Every now and then you see first-year coaches show glimmers of promise at major programs — at times more than you’d expect given the breadth of rebuilds and the necessary growing pains that come with it. Such is the case at Tennessee under Josh Heupel, a hire that received more criticism than praise when the Volunteers gave him keys to the orange Cadillac at the time of his arrival.
Further south in Mississippi, Lane Kiffin showed similar progress in Year 1 and is trying to level up in Year 2 with Ole Miss approaching the elite realm of the sport ranked No. 10 in the new AP Top 25. For a program just two years removed from the SEC’s abyss, the Rebels have been altered with Kiffin directing the ship. He’s proving that instantaneous change can happen when mindset and philosophy intertwine with principles established early.
This is the most complete Ole Miss team since Hugh Freeze led the Rebels to the Sugar Bowl a handful of years ago, and that’s a viable goal heading into Saturday’s game at No. 18 Auburn. Quarterback Matt Corral and the Rebels step on the field with a newfound confidence they’re going to win every game, and they’ve played like it this fall.
Tennessee’s near miss at Alabama
Don’t let the final score fool you. Two plays is all that separated Tennessee from having the defending national champions on the ropes in the fourth quarter of Saturday night’s 28-point loss at Alabama that finally unraveled in garbage time.
That’s how close this team, with an incomplete roster, is from competing with the best in the SEC, and Tennessee has done it in short order during Heupel’s first season. The Vols are even displaying confidence and swagger not seen from the program in years.
SEC officiating has been porous this season, and this is not intended to magnify another folly, but Alabama QB Bryce Young’s goal-line fumble on the first play of the fourth quarter ended up being the first of two nails in Tennessee’s coffin. Young charged through the middle of the Tennessee defense from the 6-yard line and lost control of the ball before crossing the goal line after a hit by Jaylen McCollough. Three Tennessee defenders converged, and the play was called a touchdown on the field after Young successfully recovered the loose ball at the bottom of the pile.
The fight for the football was disputed after the stadium lights dimmed and flashed almost simultaneously with Young’s dive, customary at many venues these days to celebrate scores with the crowd with lighting effects. Heupel galloped toward the side judge, asking for an explanation. After review, the call was upheld.

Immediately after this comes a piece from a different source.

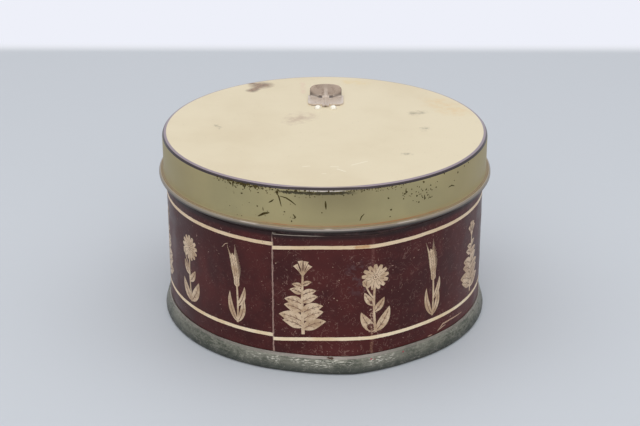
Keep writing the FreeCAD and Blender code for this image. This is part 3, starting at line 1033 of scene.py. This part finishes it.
# Each stain: its strokes, how ragged, its grain, its strength and its colour.
LID_STAINS = (
    # orange stain by the rim
    ((((38.5, 24.5), (44.5, 15.5), 6.5),), 9.0, 0.22, 0.5, (222, 190, 134)),
    # yellow stain at the back
    ((((8.0, 46.5), (13.0, 45.5), 3.5),), 5.0, 0.3, 0.5, (224, 200, 142)),
    # pink line by the cutter
    ((((-7.6, 34.0), (-7.9, 46.0), 1.3),), 1.2, 0.5, 0.4, (220, 188, 166)),
    # smudge in front of the cutter
    ((((-9.8, 6.8), (-7.0, 10.2), 5.6),), 7.0, 0.25, 0.72, (186, 162, 138)),
    # dull spots
    ((((30.0, 13.0), (32.4, 14.1), 2.6), ((32.6, -3.2), (33.2, -1.2), 1.7),
      ((25.0, -24.9), (26.4, -24.6), 1.5), ((-35.8, 0.8), (-34.6, -1.2), 1.2)),
     4.0, 0.7, 0.62, (140, 128, 100)),
)
LID_LINES = (
    # pale scratches
    ((((-6.6, -35.7), (-4.6, -35.3), 0.4), ((2.0, -35.7), (4.2, -35.9), 0.4),
      ((4.0, -37.7), (6.4, -39.7), 0.45), ((8.5, -34.4), (13.2, -31.2), 0.4),
      ((-0.5, -41.6), (0.3, -41.6), 0.4)), 0.5, 1.5, 0.6, (244, 236, 216)),
    # painted shade under the cutter's slots, seen dark through them
    ((((-1.6, 27.7), (-1.6, 31.9), 1.5), ((2.1, 27.7), (2.1, 31.9), 1.5)), 0.2, 1.5, 0.9, (104, 74, 50)),
    # painted shade along the cutter's front edge, where it meets the lid
    ((((-4.4, 21.0), (-2.2, 20.85), 0.5), ((2.7, 20.85), (4.9, 21.0), 0.5)),
     0.2, 1.5, 0.8, (134, 114, 102)),
)
# The stains are patchy, the lines aren't.
patchy = spread(tree, cloud(tree, place, 420.0, 5.0, 0.68), 0.36, 0.62, 0.15, 1.0)
for lid_marks, thinned in ((LID_STAINS, patchy), (LID_LINES, None)):
    for strokes, ragged, grain, strength, colour in lid_marks:
        covered = marks(tree, on_tin["Flat"], strokes, ragged, grain)
        if thinned:
            covered = times(tree, covered, thinned)
        cream_paint = blend(tree, times(tree, covered, strength), cream_paint, tone(*colour))
rust_strokes = (
    ((-23.4, 42.2), (-21.8, 42.6), 4.4),
    ((-23.4, 40.6), (-25.8, 36.6), 2.4),
    ((-26.2, 44.4), (-23.4, 43.8), 1.6),
)
rust_spot = marks(tree, on_tin["Flat"], rust_strokes, 1.8, 0.6)
rust_grain = spread(tree, cloud(tree, place, 900.0, 4.0, 0.7), 0.4, 0.6)
rust_tone = blend(tree, rust_grain, tone(96, 66, 48), tone(146, 112, 84))
cream_paint = blend(tree, times(tree, rust_spot, 0.85), cream_paint, rust_tone)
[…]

The nail that sealed Tennessee’s fate was QB Hendon Hooker’s lone mistake during an otherwise noteworthy outing, a miscommunication two possessions after Young’s scramble touchdown resulting in a turnover. Receivers within Heupel’s offensive scheme often run choice routes, and Hooker likely expected his man to run an out to the first-down marker, but the opposite happened. Hooker’s throw was on time but behind his intended target after signals got crossed and the pass landed directly in the chest of Alabama’s Jalyn Armour-Davis, who raced 47 yards to the Vols’ 19-yard line.
Benefiting from a pass interference call on second down, it took Alabama only four plays from there to widen its gap to three touchdowns with 8:51 to play. That was that. While he disagreed with the ruling on the Young fumble, Heupel didn’t offer up excuses for the loss.
“Obviously, I felt like going into the fourth quarter we had an opportunity to compete and find a way to win the football game,” Heupel said. “I’m proud of the effort and strain that our guys played with all night long. We just didn’t play smart enough, in particular on the offensive side of the ball.”
Sweet season at Ole Miss
Keith Carter is living it up in Oxford, Mississippi. The program’s athletic director, credited with landing Kiffin two years ago, made the tough decision to axe long-time friend Matt Luke as coach just 10 days after his full-time promotion to his current position. The rest is history. When you have competence and full buy-in within your athletic department, winning happens. It helps when you can bring a coach of Kiffin’s caliber in and then get out of his way, too.
Bowl eligibility used to mean something at Ole Miss, a program not yet spoiled by the riches of one or two games defining a season. But now? Six wins is a low-end goal. Kiffin took home a $50,000 bonus for Saturday’s win at LSU, the Rebels’ sixth of the season, but getting to the postseason was expected this fall with Corral returning at quarterback and several other playmakers remaining on campus.
Ole Miss has handled that pressure. It exited Week 8 with an outside shot at still reaching the SEC Championship Game. If the Rebels take care of business against Auburn this weekend and win out, they’re an Crimson Tide loss to the Tigers in the Iron Bowl away from playing in Atlanta against No. 1 Georgia.
And yet, no one is talking about that scenario. It’s unlikely, sure, but would you want to be tasked with stopping Corral and this offense the rest of the way? Ole Miss is taking the final five games on a week to week basis, but at worst, it will play in a New Year’s Six game if Ole Miss finishes 11-1.
That would pay off in a big way on the recruiting trail and establish sizable momentum moving into the offseason.